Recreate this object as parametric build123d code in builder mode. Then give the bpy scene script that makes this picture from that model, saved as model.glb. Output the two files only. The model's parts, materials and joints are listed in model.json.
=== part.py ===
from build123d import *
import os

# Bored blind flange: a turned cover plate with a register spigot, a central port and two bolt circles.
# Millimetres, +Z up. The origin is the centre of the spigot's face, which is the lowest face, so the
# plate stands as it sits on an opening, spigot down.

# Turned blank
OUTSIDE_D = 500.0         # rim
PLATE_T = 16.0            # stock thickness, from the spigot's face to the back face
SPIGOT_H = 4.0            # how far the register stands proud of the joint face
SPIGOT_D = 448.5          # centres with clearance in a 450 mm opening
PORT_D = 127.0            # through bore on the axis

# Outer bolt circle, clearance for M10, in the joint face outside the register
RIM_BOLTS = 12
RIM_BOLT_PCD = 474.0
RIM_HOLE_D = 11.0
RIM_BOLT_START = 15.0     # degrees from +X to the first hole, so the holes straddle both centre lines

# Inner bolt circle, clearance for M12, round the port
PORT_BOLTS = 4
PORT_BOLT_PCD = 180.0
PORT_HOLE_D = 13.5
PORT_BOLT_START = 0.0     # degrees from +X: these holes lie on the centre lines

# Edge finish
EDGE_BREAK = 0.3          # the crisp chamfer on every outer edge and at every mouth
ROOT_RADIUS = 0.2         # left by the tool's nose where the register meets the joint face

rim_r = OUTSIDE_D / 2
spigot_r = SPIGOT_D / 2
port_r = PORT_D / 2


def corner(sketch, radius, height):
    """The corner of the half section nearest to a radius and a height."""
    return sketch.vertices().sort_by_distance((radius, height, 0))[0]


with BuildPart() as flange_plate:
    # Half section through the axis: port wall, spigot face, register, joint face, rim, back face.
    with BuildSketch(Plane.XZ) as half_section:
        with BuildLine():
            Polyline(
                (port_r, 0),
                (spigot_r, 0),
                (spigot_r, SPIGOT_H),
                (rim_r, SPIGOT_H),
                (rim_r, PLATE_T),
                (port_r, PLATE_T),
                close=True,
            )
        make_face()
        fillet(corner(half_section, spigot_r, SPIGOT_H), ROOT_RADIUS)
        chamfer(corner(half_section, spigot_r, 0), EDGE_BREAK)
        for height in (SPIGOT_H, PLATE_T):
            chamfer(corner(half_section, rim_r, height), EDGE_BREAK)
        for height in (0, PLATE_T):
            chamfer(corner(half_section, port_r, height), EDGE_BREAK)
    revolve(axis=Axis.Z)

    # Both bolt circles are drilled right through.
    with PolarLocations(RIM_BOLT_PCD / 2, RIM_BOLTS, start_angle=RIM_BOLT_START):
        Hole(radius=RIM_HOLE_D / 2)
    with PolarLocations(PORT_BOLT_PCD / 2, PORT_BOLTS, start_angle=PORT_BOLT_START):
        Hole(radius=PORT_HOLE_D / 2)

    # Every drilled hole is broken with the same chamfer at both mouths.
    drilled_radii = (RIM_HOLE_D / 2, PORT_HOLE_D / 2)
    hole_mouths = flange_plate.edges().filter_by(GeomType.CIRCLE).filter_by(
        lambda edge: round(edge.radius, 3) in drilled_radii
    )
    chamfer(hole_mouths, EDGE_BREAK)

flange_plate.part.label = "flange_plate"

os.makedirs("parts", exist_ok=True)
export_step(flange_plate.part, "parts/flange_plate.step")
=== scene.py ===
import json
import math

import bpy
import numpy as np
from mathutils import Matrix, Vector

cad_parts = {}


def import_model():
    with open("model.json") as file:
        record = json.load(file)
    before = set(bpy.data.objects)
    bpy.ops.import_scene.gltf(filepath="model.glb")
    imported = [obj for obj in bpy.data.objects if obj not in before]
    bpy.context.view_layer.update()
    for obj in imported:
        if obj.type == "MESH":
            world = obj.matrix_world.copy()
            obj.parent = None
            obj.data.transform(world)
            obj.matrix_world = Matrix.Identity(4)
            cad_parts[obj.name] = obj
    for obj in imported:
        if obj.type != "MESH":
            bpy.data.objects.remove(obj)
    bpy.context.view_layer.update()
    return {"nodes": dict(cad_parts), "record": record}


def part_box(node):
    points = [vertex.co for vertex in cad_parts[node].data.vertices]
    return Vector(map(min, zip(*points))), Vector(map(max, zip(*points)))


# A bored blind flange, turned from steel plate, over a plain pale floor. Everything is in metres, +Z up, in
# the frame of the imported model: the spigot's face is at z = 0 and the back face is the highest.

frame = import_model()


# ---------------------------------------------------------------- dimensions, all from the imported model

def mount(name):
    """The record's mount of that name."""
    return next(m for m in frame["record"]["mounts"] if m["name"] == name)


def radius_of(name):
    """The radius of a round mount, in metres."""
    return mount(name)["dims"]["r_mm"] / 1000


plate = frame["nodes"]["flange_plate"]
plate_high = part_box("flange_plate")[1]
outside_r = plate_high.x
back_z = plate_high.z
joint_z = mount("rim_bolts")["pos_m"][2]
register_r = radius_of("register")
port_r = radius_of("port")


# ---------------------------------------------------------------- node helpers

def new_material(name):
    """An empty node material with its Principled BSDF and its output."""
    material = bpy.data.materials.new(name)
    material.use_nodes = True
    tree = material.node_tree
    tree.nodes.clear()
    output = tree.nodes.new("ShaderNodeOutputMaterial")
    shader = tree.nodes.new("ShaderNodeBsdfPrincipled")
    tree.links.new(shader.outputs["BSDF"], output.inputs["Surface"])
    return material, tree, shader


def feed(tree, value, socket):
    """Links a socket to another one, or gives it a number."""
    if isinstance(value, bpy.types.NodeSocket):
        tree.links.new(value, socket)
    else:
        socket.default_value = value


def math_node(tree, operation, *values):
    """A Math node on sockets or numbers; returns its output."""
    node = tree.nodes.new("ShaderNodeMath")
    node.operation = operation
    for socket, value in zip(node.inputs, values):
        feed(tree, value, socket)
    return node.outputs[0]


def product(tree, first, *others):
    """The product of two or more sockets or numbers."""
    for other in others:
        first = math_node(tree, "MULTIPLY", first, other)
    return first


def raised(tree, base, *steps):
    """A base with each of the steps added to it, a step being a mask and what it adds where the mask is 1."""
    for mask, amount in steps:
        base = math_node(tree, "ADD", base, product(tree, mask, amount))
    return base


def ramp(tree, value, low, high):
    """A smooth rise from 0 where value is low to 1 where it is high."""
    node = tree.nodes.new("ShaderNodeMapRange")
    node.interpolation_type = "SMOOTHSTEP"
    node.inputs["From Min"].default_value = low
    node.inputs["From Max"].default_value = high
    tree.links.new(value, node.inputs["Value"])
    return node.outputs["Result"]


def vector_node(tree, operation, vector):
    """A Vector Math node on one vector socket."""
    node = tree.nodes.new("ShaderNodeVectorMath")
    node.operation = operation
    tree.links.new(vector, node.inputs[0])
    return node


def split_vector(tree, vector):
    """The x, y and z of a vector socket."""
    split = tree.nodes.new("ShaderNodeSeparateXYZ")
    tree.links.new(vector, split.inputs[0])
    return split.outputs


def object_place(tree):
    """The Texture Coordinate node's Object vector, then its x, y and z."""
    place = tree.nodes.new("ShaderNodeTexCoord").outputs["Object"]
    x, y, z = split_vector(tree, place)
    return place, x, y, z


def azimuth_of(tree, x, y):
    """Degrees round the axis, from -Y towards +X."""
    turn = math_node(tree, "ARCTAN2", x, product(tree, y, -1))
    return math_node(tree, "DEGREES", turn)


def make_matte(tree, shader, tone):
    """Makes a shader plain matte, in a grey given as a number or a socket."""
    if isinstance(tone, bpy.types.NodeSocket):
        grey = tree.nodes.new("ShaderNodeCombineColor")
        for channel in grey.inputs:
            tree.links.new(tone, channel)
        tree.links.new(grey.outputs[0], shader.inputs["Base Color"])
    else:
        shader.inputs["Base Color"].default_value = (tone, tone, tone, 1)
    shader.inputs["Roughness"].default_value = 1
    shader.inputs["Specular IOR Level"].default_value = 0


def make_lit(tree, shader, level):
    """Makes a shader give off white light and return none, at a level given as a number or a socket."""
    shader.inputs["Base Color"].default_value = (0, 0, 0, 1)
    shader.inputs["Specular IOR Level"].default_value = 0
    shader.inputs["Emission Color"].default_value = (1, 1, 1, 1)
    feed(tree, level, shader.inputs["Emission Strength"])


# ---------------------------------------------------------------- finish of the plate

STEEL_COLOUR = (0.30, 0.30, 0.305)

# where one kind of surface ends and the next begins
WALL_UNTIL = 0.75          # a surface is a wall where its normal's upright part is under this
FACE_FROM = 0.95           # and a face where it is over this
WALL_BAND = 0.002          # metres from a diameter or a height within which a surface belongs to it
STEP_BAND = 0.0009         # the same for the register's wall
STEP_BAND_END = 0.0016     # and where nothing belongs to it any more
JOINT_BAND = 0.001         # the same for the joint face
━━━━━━
▶ [Exercise goal] Between the line containing "# Every drilled" and the line containing "# A bored blind" lies the part to return. Return it exactly, counting both of those lines.

▶ [Task solution]
    # Every drilled hole is broken with the same chamfer at both mouths.
    drilled_radii = (RIM_HOLE_D / 2, PORT_HOLE_D / 2)
    hole_mouths = flange_plate.edges().filter_by(GeomType.CIRCLE).filter_by(
        lambda edge: round(edge.radius, 3) in drilled_radii
    )
    chamfer(hole_mouths, EDGE_BREAK)

flange_plate.part.label = "flange_plate"

os.makedirs("parts", exist_ok=True)
export_step(flange_plate.part, "parts/flange_plate.step")
=== scene.py ===
import json
import math

import bpy
import numpy as np
from mathutils import Matrix, Vector

cad_parts = {}


def import_model():
    with open("model.json") as file:
        record = json.load(file)
    before = set(bpy.data.objects)
    bpy.ops.import_scene.gltf(filepath="model.glb")
    imported = [obj for obj in bpy.data.objects if obj not in before]
    bpy.context.view_layer.update()
    for obj in imported:
        if obj.type == "MESH":
            world = obj.matrix_world.copy()
            obj.parent = None
            obj.data.transform(world)
            obj.matrix_world = Matrix.Identity(4)
            cad_parts[obj.name] = obj
    for obj in imported:
        if obj.type != "MESH":
            bpy.data.objects.remove(obj)
    bpy.context.view_layer.update()
    return {"nodes": dict(cad_parts), "record": record}


def part_box(node):
    points = [vertex.co for vertex in cad_parts[node].data.vertices]
    return Vector(map(min, zip(*points))), Vector(map(max, zip(*points)))


# A bored blind flange, turned from steel plate, over a plain pale floor. Everything is in metres, +Z up, in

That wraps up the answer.